45, born June 14, 1946, has five children by three marriages, and nine grandchildren. His first two marriages ended in widely publicized divorces.

In 1977, 45 married W1, born February 20, 1949. They had three children: a son born in 1977 (note: the same year as the marriage), a daughter born in 1981, and a son born in 1984. The couple divorced in 1992 following 45’s affair with an actress.

In October 1993, this actress, born October 27, 1963, gave birth to a daughter. She and 45 were married two months later. 45 and W2 were divorced in 1999.

On January 22, 2005, 45 married another model, born April 26, 1970. In 2006, W3 gave birth to a son.
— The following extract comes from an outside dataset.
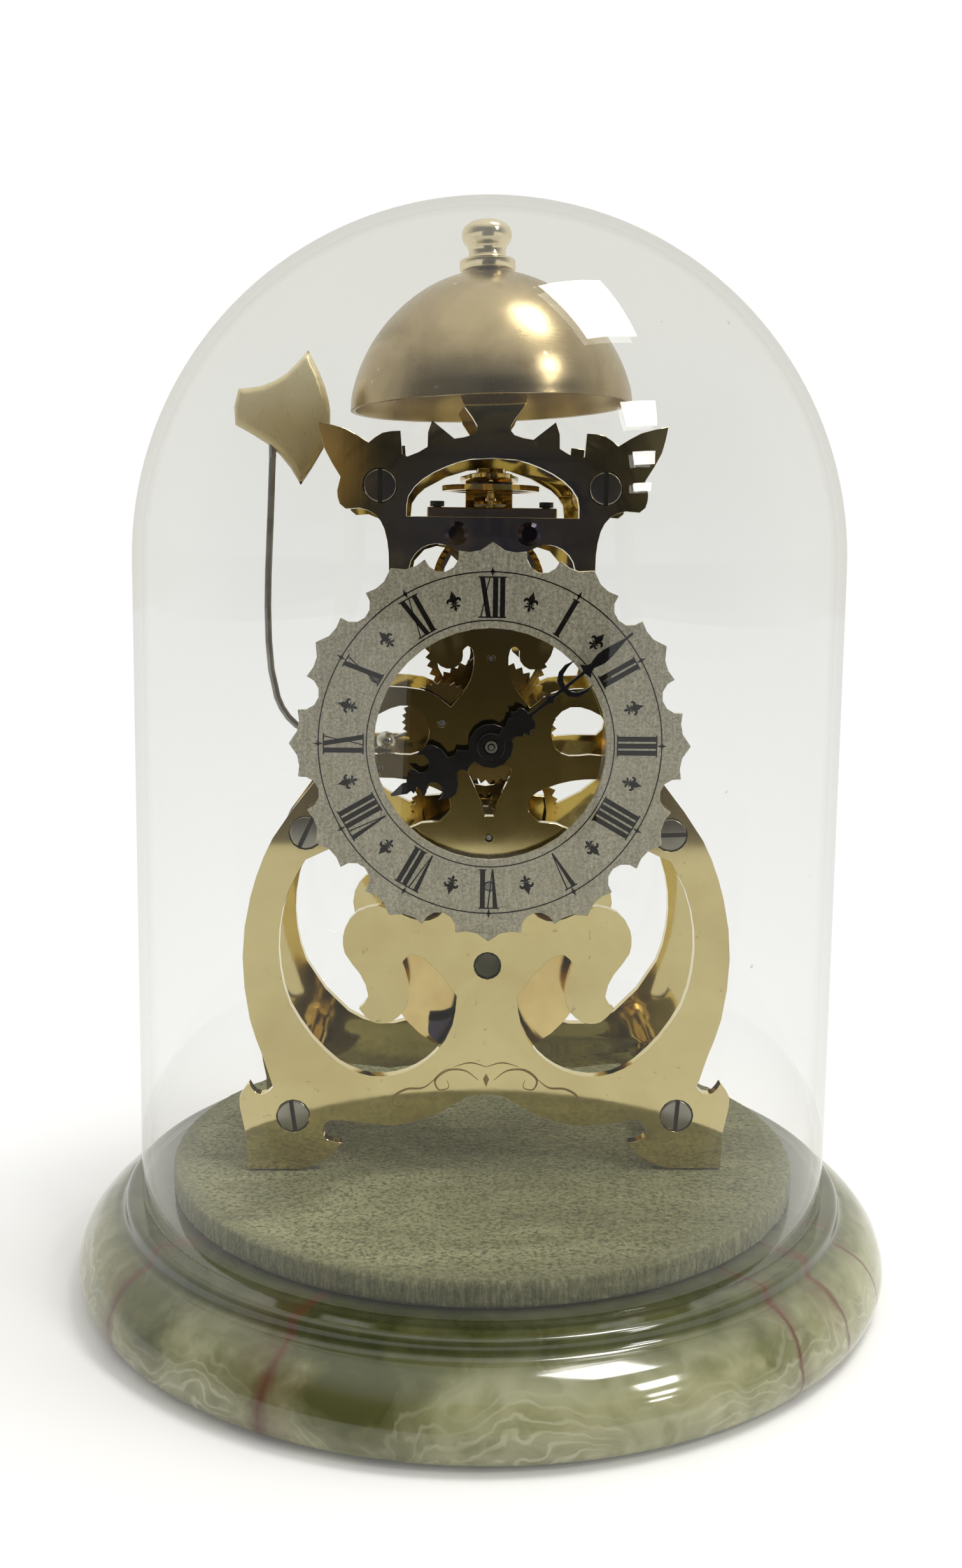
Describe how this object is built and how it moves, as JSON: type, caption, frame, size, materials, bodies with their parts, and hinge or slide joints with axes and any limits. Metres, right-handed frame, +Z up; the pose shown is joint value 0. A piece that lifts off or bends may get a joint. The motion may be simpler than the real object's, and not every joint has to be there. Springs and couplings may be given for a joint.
{
  "type": "skeleton clock under a glass dome",
  "caption": "Brass skeleton clock with scroll plates, chapter ring, platform escapement, bell and axe hammer, on a round stone base under a glass dome.",
  "frame": {"origin": "centre of the base's underside, on the dome's axis", "axes": "+Z up; the dial faces -Y; +X is to the right of someone facing the dial"},
  "size_m": [0.2388, 0.2388, 0.31],
  "materials": {
    "onyx": "polished",
    "velvet": "velvet",
    "glass": "polished",
    "brass": "polished",
    "bronze": "satin, darkened",
    "steel": "satin",
    "blued": "dark blued",
    "silvered": "matt silvered",
    "black": "gloss black"
  },
  "bodies": {
    "frame": {"onyx_base": "onyx", "velvet_pad": "velvet", "base_bolt_left": "steel", "base_bolt_right": "steel", "front_plate": "brass", "back_plate": "brass", "pillar_top_left": "brass", "screw_top_left": "steel", "pillar_top_right": "brass", "screw_top_right": "steel", "pillar_mid_left": "brass", "screw_mid_left": "steel", "pillar_mid_right": "brass", "screw_mid_right": "steel", "pillar_foot_left": "brass", "screw_foot_left": "steel", "pillar_foot_right": "brass", "screw_foot_right": "steel", "chapter_ring": "silvered", "dial_foot_left": "brass", "dial_foot_right": "brass", "dial_foot_low": "brass", "minute_stud": "steel", "platform_cradle": "brass", "cradle_screw_left": "blued", "cradle_screw_right": "blued", "platform_plate": "brass", "platform_screw_left": "black", "platform_screw_right": "black", "balance_cock": "brass", "bell": "bronze", "bell_post": "brass", "bell_nut": "brass"},
    "dome": {"glass_dome": "glass"},
    "minute": {"minute_hand": "black", "cannon_pinion": "steel"},
    "hour": {"hour_hand": "black", "hour_wheel": "brass"},
    "minute_work": {"minute_wheel": "brass"},
    "barrel": {"barrel": "brass", "barrel_cover": "brass", "mainspring": "blued"},
    "winding": {"barrel_arbor": "steel", "ratchet_wheel": "steel"},
    "click": {"click": "blued"},
    "second": {"second_arbor": "steel", "second_wheel": "brass"},
    "centre": {"centre_arbor": "steel", "centre_wheel": "brass"},
    "third": {"third_arbor": "steel", "third_wheel": "brass"},
    "contrate": {"contrate_arbor": "steel", "contrate_wheel": "brass"},
    "escape": {"escape_wheel": "brass"},
    "pallets": {"pallet_lever": "steel"},
    "balance": {"balance_wheel": "brass", "hairspring": "blued"},
    "hammer": {"hammer_arbor": "steel", "hammer_rod": "steel", "hammer_head": "bronze"}
  },
  "joints": [
    {"name": "dome_lift", "type": "slide", "parent": "frame", "child": "dome", "axis": [0, 0, 1], "range_m": [0, 0.3]},
    {"name": "minute_turn", "type": "hinge", "parent": "frame", "child": "minute", "pos_m": [0, -0.016, 0.1594], "axis": [0, 1, 0], "continuous": true},
    {"name": "minute_work_turn", "type": "hinge", "parent": "frame", "child": "minute_work", "pos_m": [-0.0135, -0.016, 0.16495], "axis": [0, 1, 0], "continuous": true},
    {"name": "hour_turn", "type": "hinge", "parent": "frame", "child": "hour", "pos_m": [0, -0.018, 0.1594], "axis": [0, 1, 0], "continuous": true},
    {"name": "contrate_turn", "type": "hinge", "parent": "frame", "child": "contrate", "pos_m": [0, 0.012, 0.2036], "axis": [0, 1, 0], "continuous": true},
    {"name": "third_turn", "type": "hinge", "parent": "frame", "child": "third", "pos_m": [0, 0.0152, 0.183], "axis": [0, 1, 0], "continuous": true},
    {"name": "centre_turn", "type": "hinge", "parent": "frame", "child": "centre", "pos_m": [0, 0.0185, 0.1594], "axis": [0, 1, 0], "continuous": true},
    {"name": "second_turn", "type": "hinge", "parent": "frame", "child": "second", "pos_m": [0, 0.0232, 0.1324], "axis": [0, 1, 0], "continuous": true},
    {"name": "barrel_turn", "type": "hinge", "parent": "frame", "child": "barrel", "pos_m": [0, 0.0015, 0.0954], "axis": [0, 1, 0], "continuous": true},
    {"name": "escape_turn", "type": "hinge", "parent": "frame", "child": "escape", "pos_m": [0, 0.0096, 0.226], "axis": [0, 0, 1], "continuous": true},
    {"name": "winding_turn", "type": "hinge", "parent": "frame", "child": "winding", "pos_m": [0, -0.0155, 0.0954], "axis": [0, 1, 0], "continuous": true},
    {"name": "click_swing", "type": "hinge", "parent": "frame", "child": "click", "pos_m": [-0.009, -0.0156, 0.0704], "axis": [0, 1, 0], "range_deg": [-12, 0], "stiffness_Nm_per_rad": 0.004, "springref_deg": 8.59},
    {"name": "pallet_swing", "type": "hinge", "parent": "frame", "child": "pallets", "pos_m": [0, 0.0043, 0.2263], "axis": [0, 0, 1], "range_deg": [-5, 5]},
    {"name": "balance_swing", "type": "hinge", "parent": "frame", "child": "balance", "pos_m": [0, -0.001, 0.2299], "axis": [0, 0, 1], "range_deg": [-220, 220], "stiffness_Nm_per_rad": 0.000065},
    {"name": "hammer_swing", "type": "hinge", "parent": "frame", "child": "hammer", "pos_m": [-0.0312, 0.0025, 0.1522], "axis": [0, 1, 0], "range_deg": [-6, 3], "stiffness_Nm_per_rad": 0.6, "springref_deg": 0.79}
  ],
  "couplings": [
    {"joint": "minute_work_turn", "follows": "minute_turn", "ratio": -0.33333},
    {"joint": "hour_turn", "follows": "minute_turn", "ratio": 0.083333},
    {"joint": "third_turn", "follows": "contrate_turn", "ratio": -0.13333},
    {"joint": "centre_turn", "follows": "contrate_turn", "ratio": 0.016667},
    {"joint": "second_turn", "follows": "contrate_turn", "ratio": -0.0033333},
    {"joint": "barrel_turn", "follows": "contrate_turn", "ratio": 0.00047619},
    {"joint": "escape_turn", "follows": "contrate_turn", "ratio": -8}
  ]
}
Fitting these facts to the canonical patterns:

The age offset of W over H is the difference between W’s and H’s birth years. 45 was born in 1946, W1 in 1949 (age offset of 3, entirely canonical), W2 in 1963 (age offset of 17), W3 in 1970 (age offset of 24). Canonically, TW is significantly younger than H – an age offset of roughly 10 or more. Both of 45’s TWs are canonical. In addition, age offsets in TWs should increase over time; in this, 45 is again canonical, with an age offset of 17 for W2, 24 for W3.

The offspring index for W with H is the number of children has with H. Canonically, the offspring index for W1 is at least 2, while for a TW it’s 1; 45 – with offspring indices 3, 1, 1 — is again canonical.

Yes, a stereotype, but one exemplified occasionally in real life. In fact, I have several male acquaintances who fit the stereotype pretty well.

Bonus. From the American tv sitcom Cheers, S2 E19 “Coach Buries a Grudge”, a dialogue between two men, A and B, about the deceased C, who sexually pursued the wives of B and another man, D:

A: He [C] borrowed $500 from me and never paid it back.

B: How is that worse than going after our [B’s and D’s] wives?

A: Hey, I’ve seen your wives.

It’s the Ugly Wife theme again.

 

One Response to “Husbands and wives”

  1. chrishansenhome Says:

    Gershon Legman relates a joke that echoes your last few lines. A man who has a partner in his law firm returns home unexpectedly one night and finds his partner in bed with his wife. He sighs and says, “Jim, I must, but you?”